24 Ağustos 2009 Pazartesi

İtalya gezisinden akılda kalanlar

Üstünden biraz zaman geçmiş olsa da sonunda
bölüm bölüm yazıyorum İtalya tatilimi...

1 haftam yürümekle geçti. Hazır çoğu şey aklımdayken döküleyim dedim. Cumartesi gününden başlayalım. Havaalanına epey erken gittim. Buluşma saati geldiğinde büyük bir kalabalık kontuar önünde sıraya girmişti bile. Tek enayi benmişim sanırım. İlk kez turla yurtdışına çıkıyorum. Önceleri eğitim, haber vs gibi nedenlerle gittiğim için tur kültürüm hiç mi hiç yok. Neyse bu böyle yapılıyor deyip sıraya girdim ben de. İlk önce sıradaki yaklaşık 100 küsür kişinin tur yolcusu olduğuna inanmak istemedim. Sonra birçoğunun elinde tur şirketinin kağıtlarını görünce yandık dedim. Sırada ne tipler vardı… 5-6 valizle gelen aileler, tesettürlüler, emekliler, ilkokul çağındaki çocuklar, 3-4 yaşındaki çocuklar… Bir benim yaşıtım yoktu zaten. Ağlayan mızmızlanan çocukları görünce tatilin nasıl geçeveği konusunda fikir sahibi de oldum. Vize kontrolünden geçtikten sonra HSCB Premier’de birşeyler içtim, atıştırdım. Sonra da Venedik’e gitmek üzere uçağa bindim. Sabaha karşı Venedik’teydik. Otelimize yerleştik ve güzeeeel bir uyku çektik.

Venedik

İlk gün biraz yorgunluk vardı yolculuk nedeniyle. Otobüsümüze binip şehir merkezine gittik. Klimalı bir araçta rahat koltuklarda seyahat ettik. Dışarı çıkmak azap gibiydi zaten. Felaket bir nem ve sıcak bizi bekliyordu. İner inmez “Bu ne be???” dediğimi hatırlıyorum. Suları yüklenip başladık dolaşmaya. İtalya'da sokaklar binalar çok eski olduğu için şehirlerde otobüsleri dolaştırmıyorlarmış fazla. Kısaca sürekli yürümemiz gerekti. Hem de o havada. Aklımda olsun, bir daha kesinlikle ağustos ayında tatile çıkmam. Neyse, ilk gün meydanlarda dolandık daha çok. Her taraf turist. İtalyan görmek neredeyse imkansız ve aşırı bir kalabalık var. Rehberin sesini duymak ne mümkün. Aval aval baktık sağa sola. Her taraf turist derken, gördüğüm turistlerin yarısı Türk, yarısı Hintli.

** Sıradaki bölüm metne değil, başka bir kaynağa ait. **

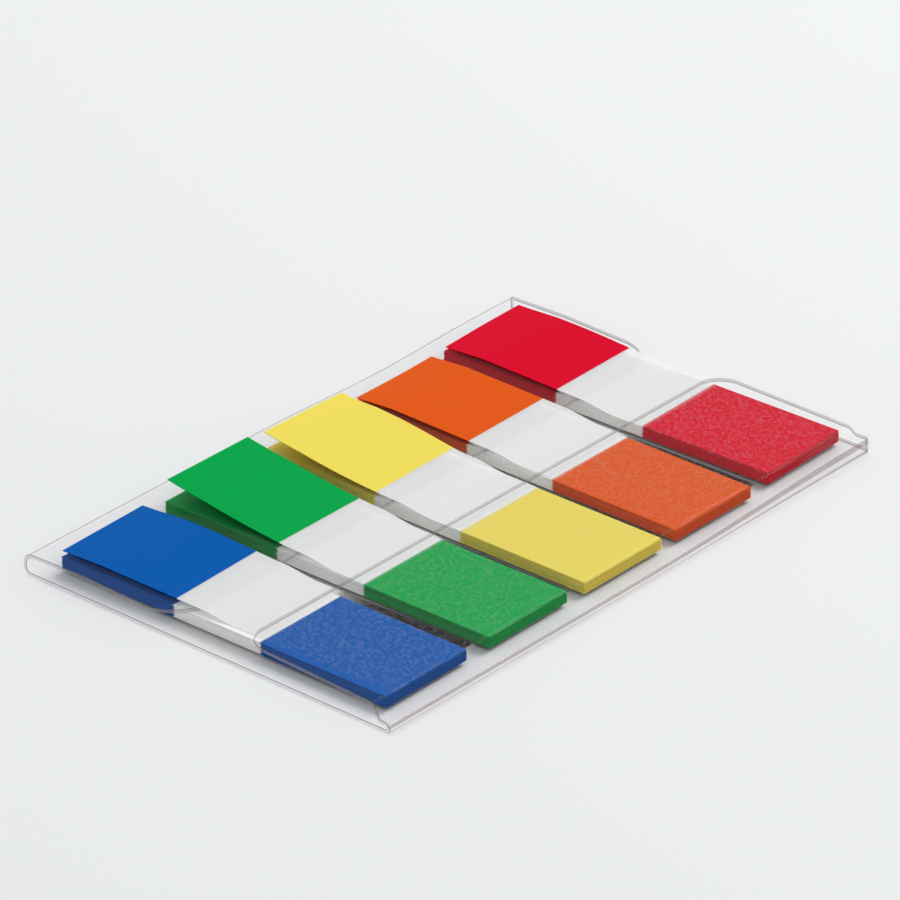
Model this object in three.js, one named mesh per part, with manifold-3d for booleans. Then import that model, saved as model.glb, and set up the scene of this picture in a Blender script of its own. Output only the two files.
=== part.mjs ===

Maskeler harikaydı ayrıca. Hani şu veba yüzünden yapılmış olan maskeler. İnsanlar yüzlerindeki yara bereleri saklamak için takmışlar bu maskeleri. Zaten her tarafta onlardan vardı.

Venedik'te gondola binmeden olmaz. Biz de bindik tabii. 6'şar 6'şar. Yarım saatlik bir tura çıktık. Gondolda şampanya da açtılar. İçtik bir güzel. Tam keyif insanları olduk yani. Yan yana giden gondollarda kaptanımız(??) diğer gondolu yürüten arkadaşıyla bol bol sohbet etti. Tabii anlamak ne mümkün. Köşelerden dönerken ayaklarıyla duvarlardan yardım alıyorlardı hep. Bir de bu gondollar özel yapımmış hep. Yani küreği bir sağdan bir soldan çekmek gerekmiyor. Ona göre yapmışlar. Ek olarak veba salgınından sonra hepsi siyaha boyanmış. Meşhur çizgili tişörtlerini giyip şapkalarını takıp yani üniformalarını giyip öyle çalışıyorlar.

İlk gün hiçbir ekstra tura katılmadığım halde hem yol hem de bu ülkenin havası beni çok yordu. Program da ona göre hazırlanmıştı sanırım. Serbest saatin bitmesini iple çektim. Buluşma noktasına giderken bir köprünün üstünde güzel kıyafetler içinde 2 İtalyan gördüm, onlarla da bir fotoğrafım olsun istedim. İlk günü de böyle bitirdim.